Vinyl Rip: The Greatest Show On Earth

1972 Case File #42.

Saturday, September 20th, 2008

J. Geils Band
J. Geils Band, Full House ‘Live’

File Between: John Lee Hooker and the MC5

Comments: I’m going to have to go with Nick Hornby (boo hiss) and call this the best live rock & roll album of all time. Certainly of its year: it’s indicative of how deeply conventionalized blues, soul and rock had become by 1972 that these guys manage to sound fresh, revelatory, and deepy exciting with material that was probably in the repertoire of half the bands on this list. Blues covers, soul covers, a couple of instrumental showcases, and a handful of originals written in the juke-joint spirit of rock & roll. One thing the J. Geils Band has going for them is their charismatic, sweat-soaked frontman Peter Wolf, screaming and hollering and even gibbering, whipping the crowd up into a frenzy and then frenzying right back at them.

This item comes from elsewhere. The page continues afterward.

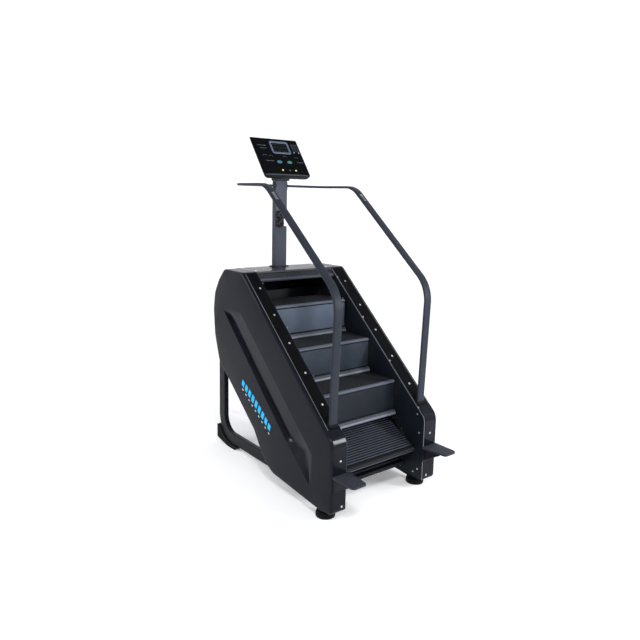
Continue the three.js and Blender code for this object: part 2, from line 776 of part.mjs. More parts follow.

Another is Magic Dick’s harmonica, which cuts like a knife and stings like a guitar. But their secret weapon is that drummer, whose superbly-miked set carries the show, funky and punky and as snapping cool as Duck Dunn. (Which makes sense; they’re a Detroit band, after all.) Even on the epic ten-minute slow-burn “Serves You Right To Suffer,” they’re not showing off, they’re grinding on an intense groove, and if no babies were conceived in the audience that night it’s not the band’s fault. Ten out of motherfucking ten.

A Keeper? Hell, I’m almost sorry the list isn’t over now. I don’t remember what’s coming up next, but it can’t live up.